I will end this with these words from the ELCA’s social statement on Race, Ethnicity, and Culture:[viii]
While we have taken many measures fitting to a church in mission and ministry in a multicultural society, we still falter. We falter in what we do, or in refusing to carry out what we have promised to do. We falter through ignorance of what we have done or left undone. We falter when we cling to old ideas that prevent us from becoming the people God calls us to be. With all Christians everywhere, members of this church live in a time of crisis (Romans 2:1 ff.). We are torn between the freedom offered in Christ, the new Adam [and Eve], and the captivity known by the old Adam [and Eve]. We are torn between becoming the people God calls us to be and remaining the people we are, barricaded behind old walls of hostility.

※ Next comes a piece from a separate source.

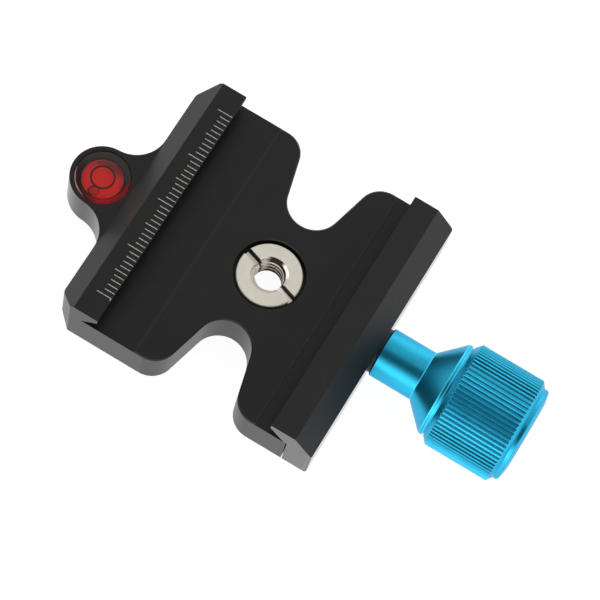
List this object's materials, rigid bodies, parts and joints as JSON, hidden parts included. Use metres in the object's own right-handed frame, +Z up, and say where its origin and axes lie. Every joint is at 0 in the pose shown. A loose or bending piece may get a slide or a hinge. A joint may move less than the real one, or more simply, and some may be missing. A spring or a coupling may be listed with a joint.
{
  "type": "dovetail quick release clamp",
  "caption": "Camera plate clamp: flat bed with a fixed dovetail jaw, a screw-driven sliding jaw, a knurled knob, a threaded bushing and a bullseye level on an ear.",
  "frame": {"origin": "axis of the tripod thread at the underside of the body", "axes": "+X from the fixed jaw to the knob, the way the screw clamps, +Y along the jaws, +Z up towards the camera plate"},
  "size_m": [0.0912, 0.0494, 0.0198],
  "materials": {
    "black_anodised_body": "matte black anodised, bead blasted",
    "black_anodised_jaw": "matte black anodised, bead blasted",
    "blue_anodised": "cyan blue anodised, turned",
    "stud_steel": "plated",
    "washer_nylon": "matte",
    "pin_steel": "ground",
    "spring_steel": "drawn wire",
    "nickel_bushing": "faced, satin",
    "vial_acrylic": "clear red tint",
    "vial_print": "printed",
    "vial_fluid": "clear red",
    "vial_red": "gloss",
    "vial_base_plastic": "matte"
  },
  "bodies": {
    "base": {"clamp_body": "black_anodised_body", "reducer_bushing": "nickel_bushing", "vial_capsule": "vial_acrylic", "vial_ring": "vial_print", "vial_fluid": "vial_fluid", "vial_reflector": "vial_red", "vial_base": "vial_base_plastic", "return_spring_front": "spring_steel", "return_spring_rear": "spring_steel"},
    "jaw": {"moving_jaw": "black_anodised_jaw", "guide_pin_front": "pin_steel", "guide_pin_rear": "pin_steel", "thrust_washer": "washer_nylon"},
    "screw": {"knob": "blue_anodised", "clamp_stud": "stud_steel"}
  },
  "joints": [
    {"name": "jaw_slide", "type": "slide", "parent": "base", "child": "jaw", "axis": [1, 0, 0], "range_m": [-0.0002, 0.006], "deforming": ["return_spring_front", "return_spring_rear"]},
    {"name": "knob_turn", "type": "hinge", "parent": "jaw", "child": "screw", "pos_m": [0.0315, 0, 0.0037], "axis": [1, 0, 0], "range_deg": [-72.1, 2160.1]}
  ],
  "couplings": [
    {"joint": "knob_turn", "follows": "jaw_slide", "rad_per_m": 6283.2}
  ]
}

Until we break free of our old ways of thinking, our old ways of hiding behind our walls of privilege, our brothers and sisters in Christ will continue to be slaughtered all day long. This is a time of lament and confession for us. Let us trust our God, who gave his only Son, Jesus, to us to love and to know, who taught us a better way. Through our baptisms let us trust in the Good News and bring it to bear in our world. God is Good, All the time. Let us be God’s people and set the captive free. Amen.



[i] Rev. Billy Michael Honor on odysseynetworks.org
[ii] These are the nine who were murdered on the night of Wednesday, June 17, 2015 in CHarelston, SC in the Emmanuel AME Church.
[iii] Rev. Elizabeth Eaton, presiding bishop of the Evangelical Lutheran Church in America, Statement dated Junee 18 in response to the shooting in Charles, SC.
[iv] Eli Wiesel, The Night Trilogy: Night/Dawn/The Accident
[v] Adapted from a prayer written by Rev. Shawna Bowman, June 19, 2015 and shared on Facebook, Narrative Lectionary Page.
[vi] Service of Holy Baptism, Evangelical Lutheran Worship
[vii] Rev. Wade Halva, shared on Facebook, Narrative Lectionary Page.
[viii] ELCA Social Statement: Freed in Christ: Race, Ethnicity, and Culture. Adopted on August 31, 1993.